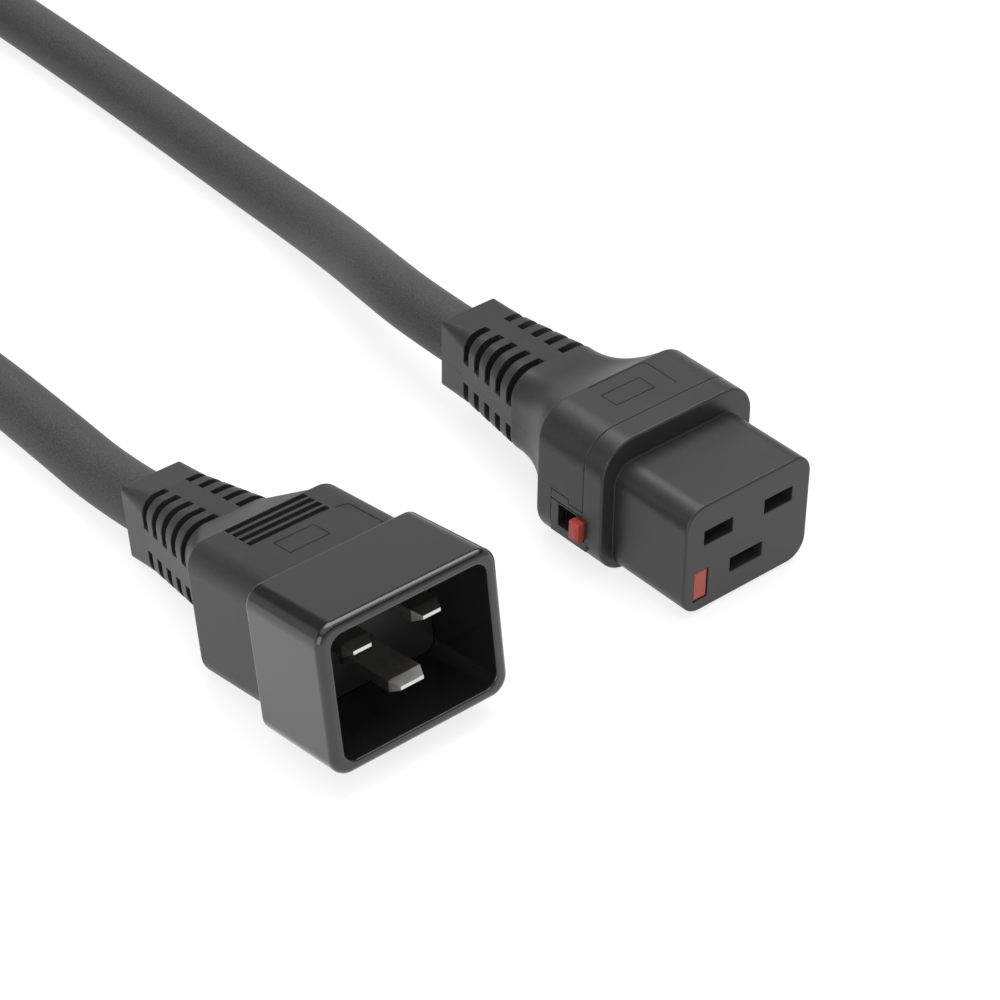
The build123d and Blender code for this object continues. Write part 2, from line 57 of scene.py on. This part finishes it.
def start_group(name, inputs, outputs):
    """Opens a shader node group with named float, colour or vector sockets."""
    group = bpy.data.node_groups.new(name, "ShaderNodeTree")
    kinds = {"f": "NodeSocketFloat", "c": "NodeSocketColor", "v": "NodeSocketVector"}
    for socket, kind in inputs.items():
        group.interface.new_socket(name=socket, in_out="INPUT", socket_type=kinds[kind])
    for socket, kind in outputs.items():
        group.interface.new_socket(name=socket, in_out="OUTPUT", socket_type=kinds[kind])
    return group, put(group, "NodeGroupInput").outputs, put(group, "NodeGroupOutput").inputs


def build_moulded_skin():
    """Plastic skin: cloudy tone, fine grain for height, and roughness that follows both."""
    inputs = {"Dark": "c", "Pale": "c", "Roughness": "f", "Spread": "f", "Grain": "f"}
    outputs = {"Colour": "c", "Roughness": "f", "Height": "f"}
    group, given, result = start_group("moulded_skin", inputs, outputs)
    place = put(group, "ShaderNodeTexCoord").outputs["Object"]
    cloud = put(group, "ShaderNodeTexNoise", {"Vector": place, "Scale": 90.0, "Detail": 3.0})
    grain = put(group, "ShaderNodeTexNoise", {"Vector": place, "Scale": given["Grain"], "Detail": 2.0})
    blend = put(group, "ShaderNodeMath", {0: cloud.outputs["Fac"], 1: grain.outputs["Fac"]},
                operation="ADD")
    share = put(group, "ShaderNodeMath", {0: blend.outputs[0], 1: 0.5}, operation="MULTIPLY")
    tone = put(group, "ShaderNodeMapRange",
               {"Value": share.outputs[0], "From Min": 0.3, "From Max": 0.7})
    mix = put(group, "ShaderNodeMix",
              {0: tone.outputs["Result"], 6: given["Dark"], 7: given["Pale"]}, data_type="RGBA")
    swing = put(group, "ShaderNodeMath", {0: share.outputs[0], 1: 0.5}, operation="SUBTRACT")
    scaled = put(group, "ShaderNodeMath", {0: swing.outputs[0], 1: given["Spread"]},
                 operation="MULTIPLY")
    rough = put(group, "ShaderNodeMath", {0: scaled.outputs[0], 1: given["Roughness"]},
                operation="ADD")
    group.links.new(mix.outputs[2], result["Colour"])
    group.links.new(rough.outputs[0], result["Roughness"])
    group.links.new(grain.outputs["Fac"], result["Height"])
    return group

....

_TASK DIRECTIONS_. Write each line above out exactly.

_EXERCISE OUTPUT_.
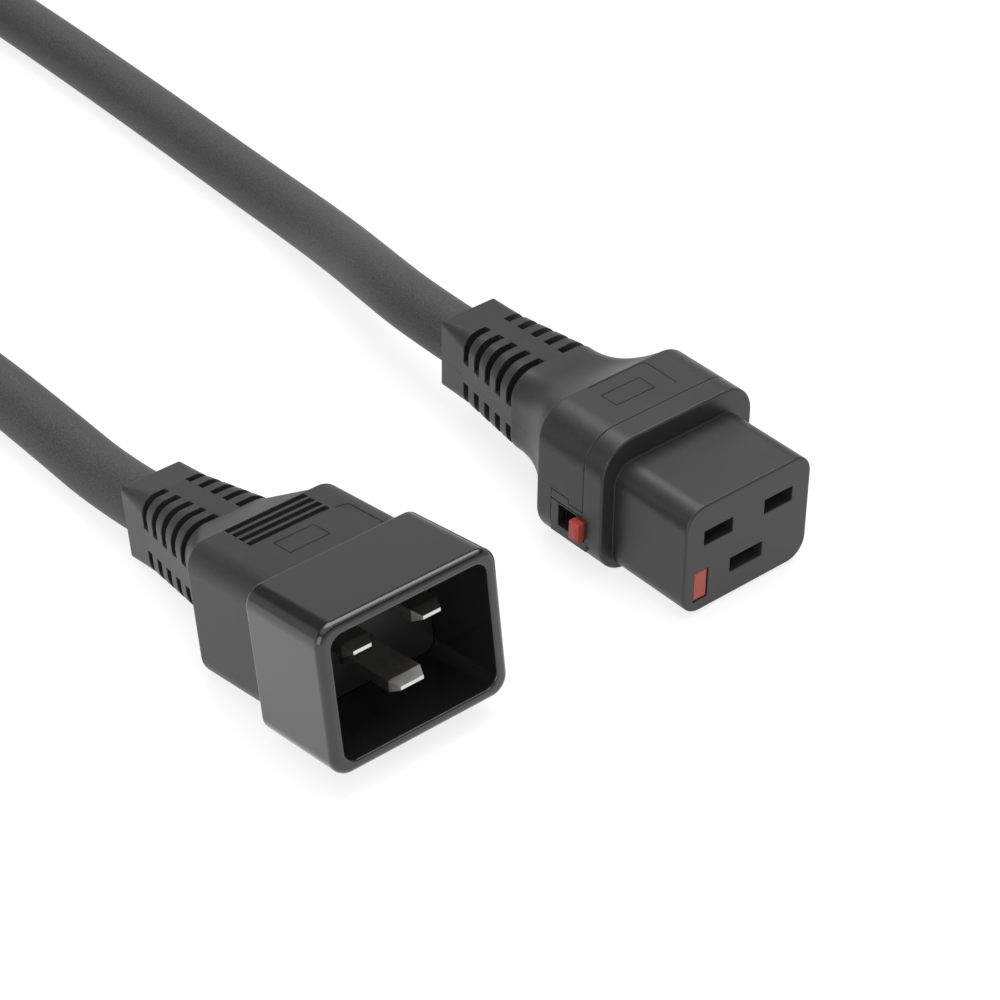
The build123d and Blender code for this object continues. Write part 2, from line 57 of scene.py on. This part finishes it.
def start_group(name, inputs, outputs):
    """Opens a shader node group with named float, colour or vector sockets."""
    group = bpy.data.node_groups.new(name, "ShaderNodeTree")
    kinds = {"f": "NodeSocketFloat", "c": "NodeSocketColor", "v": "NodeSocketVector"}
    for socket, kind in inputs.items():
        group.interface.new_socket(name=socket, in_out="INPUT", socket_type=kinds[kind])
    for socket, kind in outputs.items():
        group.interface.new_socket(name=socket, in_out="OUTPUT", socket_type=kinds[kind])
    return group, put(group, "NodeGroupInput").outputs, put(group, "NodeGroupOutput").inputs


def build_moulded_skin():
    """Plastic skin: cloudy tone, fine grain for height, and roughness that follows both."""
    inputs = {"Dark": "c", "Pale": "c", "Roughness": "f", "Spread": "f", "Grain": "f"}
    outputs = {"Colour": "c", "Roughness": "f", "Height": "f"}
    group, given, result = start_group("moulded_skin", inputs, outputs)
    place = put(group, "ShaderNodeTexCoord").outputs["Object"]
    cloud = put(group, "ShaderNodeTexNoise", {"Vector": place, "Scale": 90.0, "Detail": 3.0})
    grain = put(group, "ShaderNodeTexNoise", {"Vector": place, "Scale": given["Grain"], "Detail": 2.0})
    blend = put(group, "ShaderNodeMath", {0: cloud.outputs["Fac"], 1: grain.outputs["Fac"]},
                operation="ADD")
    share = put(group, "ShaderNodeMath", {0: blend.outputs[0], 1: 0.5}, operation="MULTIPLY")
    tone = put(group, "ShaderNodeMapRange",
               {"Value": share.outputs[0], "From Min": 0.3, "From Max": 0.7})
    mix = put(group, "ShaderNodeMix",
              {0: tone.outputs["Result"], 6: given["Dark"], 7: given["Pale"]}, data_type="RGBA")
    swing = put(group, "ShaderNodeMath", {0: share.outputs[0], 1: 0.5}, operation="SUBTRACT")
    scaled = put(group, "ShaderNodeMath", {0: swing.outputs[0], 1: given["Spread"]},
                 operation="MULTIPLY")
    rough = put(group, "ShaderNodeMath", {0: scaled.outputs[0], 1: given["Roughness"]},
                operation="ADD")
    group.links.new(mix.outputs[2], result["Colour"])
    group.links.new(rough.outputs[0], result["Roughness"])
    group.links.new(grain.outputs["Fac"], result["Height"])
    return group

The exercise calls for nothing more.